What you are asked to do:
For the listing that follows, give again exactly the lines from the one with "depsgraph = bpy.context.evaluated_depsgraph_get()" to the one with "shown = obj.evaluated_get(depsgraph)", including both.

Extracted data entries:
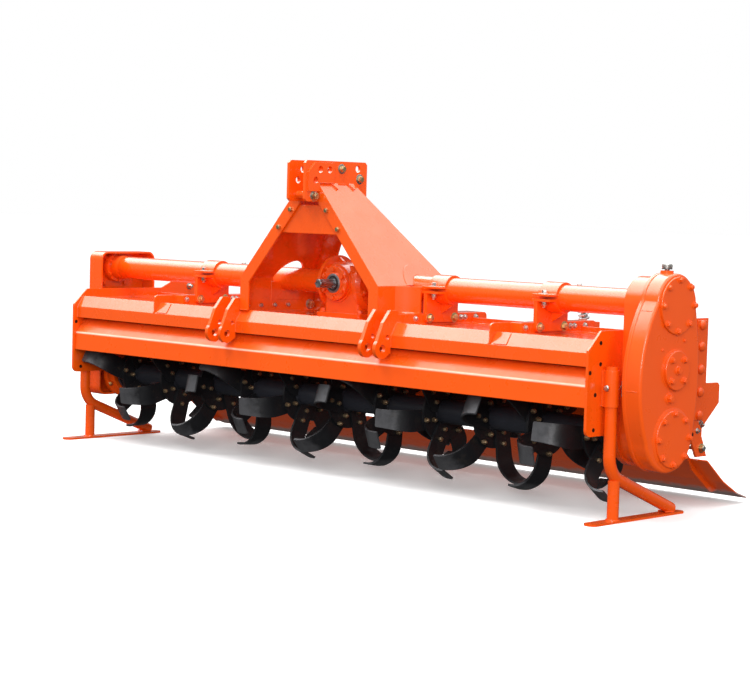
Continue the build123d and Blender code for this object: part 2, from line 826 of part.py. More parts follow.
# ---- Parking stands: sleeve on the end plate, bent leg, post and foot bar ----
leg_x = half + stand_out
for side_name, sign in (("left", -1), ("right", 1)):
    with BuildPart() as sleeve:
        with BuildSketch(level(sleeve_low)):
            with Locations((sign * leg_x, leg_corner[0])):
                Circle(sleeve_radius)
            with Locations((sign * (half + slip + leg_x) / 2, leg_corner[0])):
                Rectangle(leg_x - half - slip, sleeve_pad)
            with Locations((sign * leg_x, leg_corner[0])):
                Circle(leg_radius + leg_gap, mode=Mode.SUBTRACT)
        extrude(amount=sleeve_high - sleeve_low)
    save(sleeve, f"stand_sleeve_{side_name}")

    with BuildPart() as stand:
        with BuildLine(side(sign * leg_x)):
            FilletPolyline((leg_corner[0], leg_top), leg_corner, leg_end, radius=leg_bend_radius)
        with BuildSketch(level(leg_top)):
            with Locations((sign * leg_x, leg_corner[0])):
                Circle(leg_radius)
        sweep()
        with BuildSketch(level(post_top)):
            with Locations((sign * leg_x, post_y)):
                Circle(post_radius)
        extrude(amount=floor - post_top)
        with BuildSketch(level(floor)):
            with Locations((sign * leg_x, (foot_front + foot_rear) / 2)):
                Rectangle(4 * foot_width, 2 * (foot_rear - foot_front))
        extrude(amount=-foot_width, mode=Mode.SUBTRACT)
        with BuildSketch(level(floor)):
            with Locations((sign * leg_x, (foot_front + foot_rear) / 2)):
                Rectangle(foot_width, foot_rear - foot_front)
        extrude(amount=foot_thick)
        foot_corners = stand.edges().filter_by(Axis.Z).group_by(SortBy.LENGTH)[0]
        chamfer(foot_corners, length=foot_nose / 2)
    save(stand, f"stand_{side_name}")

# ---- Hinge rod and trailing board ----
with BuildPart() as hinge_rod:
    with BuildSketch(side(-half - hinge_rod_out)):
        with Locations(hinge):
            Circle(hinge_rod_radius)
    extrude(amount=2 * (half + hinge_rod_out))
save(hinge_rod, "hinge_rod")

swing = [(hinge[0] + y, hinge[1] + z) for y, z in (board_start, board_middle, board_bend, board_tip)]
rib_edge = [(hinge[0] + y, hinge[1] + z) for y, z in board_rib]
lug_y = hinge[0] + rod_lug[0]
lug_z = hinge[1] + rod_lug[1]
with BuildPart() as board:
    with BuildSketch(side(-board_half)):
        with BuildLine():
            FilletPolyline(*swing, radius=board_round)
            offset(amount=board_sheet, side=Side.RIGHT)
        make_face()
    extrude(amount=2 * board_half)
    for sign in (-1, 1):
        with BuildSketch(side(sign * board_rib_x - board_rib_thick / 2)):
            Polygon(swing[0], *rib_edge, swing[2], swing[1], align=None)
        extrude(amount=board_rib_thick)
    for rod_name, rod_x in rods:
        for plate_x in (-rod_eye_width / 2 - lug_gap - lug_plate, rod_eye_width / 2 + lug_gap):
            with BuildSketch(side(rod_x + plate_x)):
                Polygon(
                    (lug_y - lug_foot, hinge[1] + rod_lug_foot[0]),
                    (lug_y - rod_eye_radius, lug_z),
                    (lug_y + rod_eye_radius, lug_z),
                    (lug_y + lug_foot, hinge[1] + rod_lug_foot[1]),
                    align=None,
                )
                with Locations((lug_y, lug_z)):
                    Circle(rod_eye_radius)
            extrude(amount=lug_plate)
        with BuildSketch(side(rod_x - rod_eye_width / 2 - lug_gap)):
            with Locations((lug_y, lug_z)):
                Circle(rod_pin_radius)
        extrude(amount=rod_eye_width + 2 * lug_gap)
    for index in range(knuckle_count):
        knuckle_x = (index - (knuckle_count - 1) / 2) * knuckle_pitch
        with BuildSketch(side(knuckle_x - knuckle_length / 2)):
            Polygon(
                (hinge[0] - knuckle_radius, hinge[1]),
                (hinge[0] + knuckle_radius, hinge[1]),
                ((swing[0][0] + swing[1][0]) / 2, (swing[0][1] + swing[1][1]) / 2),
                swing[0],
                align=None,
            )
            with Locations(hinge):
                Circle(knuckle_radius)
                Circle(hinge_rod_radius + running_gap, mode=Mode.SUBTRACT)
        extrude(amount=knuckle_length)
save(board, "trailing_board")

# ---- Spring rods: eye on the board's pin, rod up through the bracket, spring and nut ----
rod_lean = math.atan2(lug_y - rod_guide[0], rod_guide[1] - lug_z)
rod_reach = math.hypot(lug_y - rod_guide[0], rod_guide[1] - lug_z)
up_rod = (0, -math.sin(rod_lean), math.cos(rod_lean))
for side_name, rod_x in rods:
    eye = side(rod_x).from_local_coords((lug_y, lug_z, 0))
    spring_foot = rod_reach + spring_lift / math.cos(rod_lean) + spring_radius * math.tan(rod_lean)
    with BuildPart() as rod:
        with BuildSketch(Plane(origin=eye, x_dir=(1, 0, 0), z_dir=up_rod)):
            Circle(rod_radius)
        extrude(amount=rod_reach + rod_over_guide)
        with BuildSketch(side(rod_x - rod_eye_width / 2)):
            with Locations((lug_y, lug_z)):
                Circle(rod_eye_radius)
        extrude(amount=rod_eye_width)
        with BuildSketch(side(rod_x)):
            with Locations((lug_y, lug_z)):
                Circle(rod_pin_radius + running_gap)
        extrude(amount=rod_eye_width, both=True, mode=Mode.SUBTRACT)
        with BuildSketch(Plane(origin=eye, x_dir=(1, 0, 0), z_dir=up_rod).offset(spring_foot + spring_length)):
            RegularPolygon(rod_nut_radius, 6)
        extrude(amount=rod_nut)
    save(rod, f"spring_rod_{side_name}")

    with BuildPart() as spring:
        with BuildSketch(Plane(origin=eye, x_dir=(1, 0, 0), z_dir=up_rod).offset(spring_foot)):
            Circle(spring_radius)
            Circle(rod_radius + running_gap, mode=Mode.SUBTRACT)
        extrude(amount=spring_length)
    save(spring, f"spring_{side_name}")

    with BuildPart() as guide:
        with BuildSketch(front(guide_rear)):
            with Locations((rod_x, deck_top + slip)):
                Rectangle(guide_width, rod_guide[1] - deck_top - slip, align=(Align.CENTER, Align.MIN))
                Rectangle(
                    guide_width - 2 * guide_sheet,
                    rod_guide[1] - deck_top - slip - guide_sheet,
                    align=(Align.CENTER, Align.MIN),
                    mode=Mode.SUBTRACT,
                )
        extrude(amount=guide_rear - guide_front)
        with BuildSketch(level(rod_guide[1])):
            with Locations((rod_x, rod_guide[0])):
                SlotOverall(guide_slot, 2 * (rod_radius + guide_play), rotation=90)
        extrude(amount=-guide_sheet, mode=Mode.SUBTRACT)
        with BuildSketch(level(deck_top + rear_stiffener[1] + slip)):
            with Locations((rod_x, rear_stiffener[0])):
                Rectangle(2 * guide_width, hood_sheet + 2 * slip)
        extrude(amount=-rear_stiffener[1], mode=Mode.SUBTRACT)
    save(guide, f"spring_bracket_{side_name}")
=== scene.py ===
"""Looks for the rotary tiller: paint, cast and forged surfaces, fasteners, welds, springs, clips.

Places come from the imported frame: the boxes of its nodes, its joints and the rotor axis. Typed
numbers are millimetres from that axis: x towards the side gear case, y to the rear, z up.
"""
import json
import math
import random

import bmesh
import bpy
from mathutils import Matrix, Vector


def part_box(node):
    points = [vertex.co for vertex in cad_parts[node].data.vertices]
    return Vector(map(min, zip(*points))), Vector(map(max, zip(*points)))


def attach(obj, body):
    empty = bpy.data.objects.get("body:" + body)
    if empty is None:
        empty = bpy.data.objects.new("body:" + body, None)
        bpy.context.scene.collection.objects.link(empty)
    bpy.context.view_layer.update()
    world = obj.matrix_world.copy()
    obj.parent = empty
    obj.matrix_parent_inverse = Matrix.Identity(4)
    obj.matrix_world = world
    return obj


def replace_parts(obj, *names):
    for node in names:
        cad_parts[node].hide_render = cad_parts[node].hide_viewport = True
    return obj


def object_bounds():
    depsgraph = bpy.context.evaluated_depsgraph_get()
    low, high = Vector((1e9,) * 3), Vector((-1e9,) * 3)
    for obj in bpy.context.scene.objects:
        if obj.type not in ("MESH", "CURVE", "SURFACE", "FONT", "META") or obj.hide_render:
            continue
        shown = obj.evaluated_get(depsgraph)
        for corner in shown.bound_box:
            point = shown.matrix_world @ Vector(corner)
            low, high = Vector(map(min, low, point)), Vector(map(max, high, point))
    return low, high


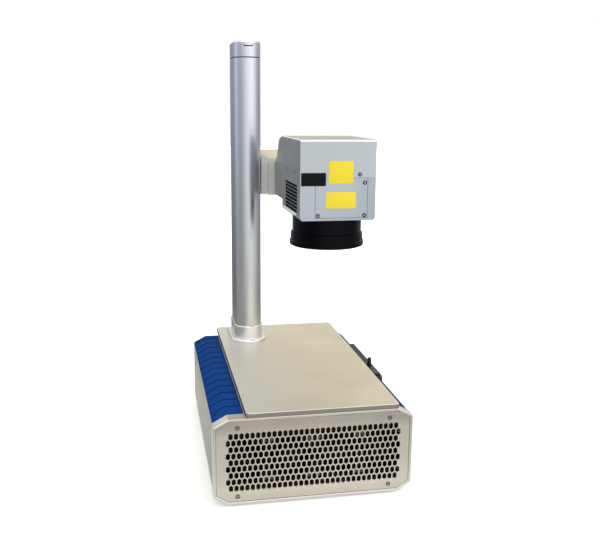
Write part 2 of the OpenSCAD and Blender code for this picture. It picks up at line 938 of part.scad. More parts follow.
module column_collar() {
    color("silver") in_frame() at_column(column_base) difference() {
        column_solid(collar_grow, column_corner, collar_h);
        translate([0, 0, -cut]) column_solid(seam / 2, column_corner, collar_h + 2 * cut);
    }
}

module column_profile() {
    slot_low = arm_bottom - lift_down - carriage_margin - column_base;
    slot_high = arm_bottom + arm_h + lift_up + carriage_margin - column_base;
    color("silver") in_frame() at_column(column_base) difference() {
        column_solid(0, column_corner, column_top - column_base);
        translate([0, 0, -cut]) column_solid(-column_wall, cut, column_top - column_base + 2 * cut);
        translate([0, slot_y - slot_w / 2 + rod_y, slot_low])
            cube([column_r + cut, slot_w, slot_high - slot_low]);
    }
}

// Outline of the bracket-shaped groove, from the top of its left leg
function cap_notch() = let (
        w = cap_notch_w / 2,
        s = cap_notch_slant,
        t = cap_notch_line,
        low = -cap_notch_h
    ) [[-w, 0], [s - w, low], [w - s, low], [w, 0], [w - t, 0], [w - s - t / 2, low + t],
       [s + t / 2 - w, low + t], [t - w, 0]];

module column_cap() {
    color("gainsboro") in_frame() at_column(column_top) difference() {
        union() {
            column_solid(-cap_reveal, column_corner, cap_reveal_h + cut);
            translate([0, 0, cap_reveal_h]) column_solid(0, column_corner, cap_h - cap_reveal_h);
        }
        translate([0, 0, cap_h - cap_notch_below]) along_y(-column_r - cut, cap_notch_depth + cut)
            polygon(cap_notch());
        translate([0, 0, -cut]) column_solid(-column_wall, cut, cap_h - column_wall + cut);
    }
}

module lift_motor() {
    color("dimgray") in_frame() at_column(base_h - motor_block_h - motor_h) translate([0, screw_y, 0]) difference() {
        union() {
            intersection() {
                translate([-motor_w / 2, -motor_w / 2, 0]) cube([motor_w, motor_w, motor_h]);
                rotate([0, 0, 45]) translate([-motor_w / 2 - motor_corner, -motor_w / 2 - motor_corner, 0])
                    cube([motor_w + 2 * motor_corner, motor_w + 2 * motor_corner, motor_h]);
            }
            translate([0, 0, motor_h]) cylinder(r = motor_boss_r, h = motor_boss_h);
        }
        translate([0, 0, motor_h / 2]) cylinder(r = lead_r + running, h = motor_h);
    }
}

module motor_block() {
    color("silver") in_frame() at_column(base_h - motor_block_h) translate([0, screw_y, 0]) difference() {
        translate([-motor_w / 2, -motor_w / 2, 0]) cube([motor_w, motor_w, motor_block_h]);
        translate([0, 0, -cut]) cylinder(r = motor_boss_r + seam / 2, h = motor_block_h + 2 * cut);
    }
}

// Screw spindle with a ring for each turn of its thread
module lead_screw() {
    low = column_base + collar_h;
    high = top_block_z - lead_pitch;
    color("lightgray") in_frame() at_column(screw_start + seam) translate([0, screw_y, 0]) difference() {
        cylinder(r = lead_r, h = screw_end - screw_start - 2 * seam);
        for (z = [low : lead_pitch : high]) translate([0, 0, z - screw_start]) rotate_extrude()
            polygon([[lead_r + cut, -lead_pitch / 4], [lead_r - thread_depth, -lead_pitch / 8],
                [lead_r - thread_depth, lead_pitch / 8], [lead_r + cut, lead_pitch / 4]]);
    }
}

module guide_rods() {
    color("lightgray") in_frame() at_column(column_base) for (y = [rod_y, rod_y + rod_gap])
        translate([0, y, 0]) cylinder(r = rod_r, h = top_block_z - column_base + top_block_h / 2);
}

module top_block() {
    color("dimgray") in_frame() at_column(top_block_z) difference() {
        column_solid(-column_wall - seam / 2, cut, top_block_h);
        for (y = [rod_y, rod_y + rod_gap]) translate([0, y, -cut])
            cylinder(r = rod_r + snug, h = top_block_h / 2 + cut);
        translate([0, screw_y, -cut]) cylinder(r = bearing_r + snug, h = bearing_h + cut);
    }
}

module top_bearing() {
    color("silver") in_frame() at_column(top_block_z) translate([0, screw_y, 0]) difference() {
        cylinder(r = bearing_r, h = bearing_h);
        translate([0, 0, -cut]) cylinder(r = lead_r + running, h = bearing_h + 2 * cut);
    }
}

module carriage() {
    color("dimgray") in_frame() at_column(arm_bottom) difference() {
        union() {
            translate([-carriage_w / 2, rod_y - rod_r - carriage_back, 0])
                cube([carriage_w, carriage_len, arm_h]);
            translate([0, slot_y - tongue_len / 2 + rod_y, 0])
                cube([column_r + air, tongue_len, arm_h]);
        }
        for (y = [rod_y, rod_y + rod_gap]) translate([0, y, -cut])
            cylinder(r = rod_r + running, h = arm_h + 2 * cut);
        translate([0, screw_y, -cut]) cylinder(r = lead_r + lead_clear, h = arm_h + 2 * cut);
    }
}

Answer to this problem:
    depsgraph = bpy.context.evaluated_depsgraph_get()
    low, high = Vector((1e9,) * 3), Vector((-1e9,) * 3)
    for obj in bpy.context.scene.objects:
        if obj.type not in ("MESH", "CURVE", "SURFACE", "FONT", "META") or obj.hide_render:
            continue
        shown = obj.evaluated_get(depsgraph)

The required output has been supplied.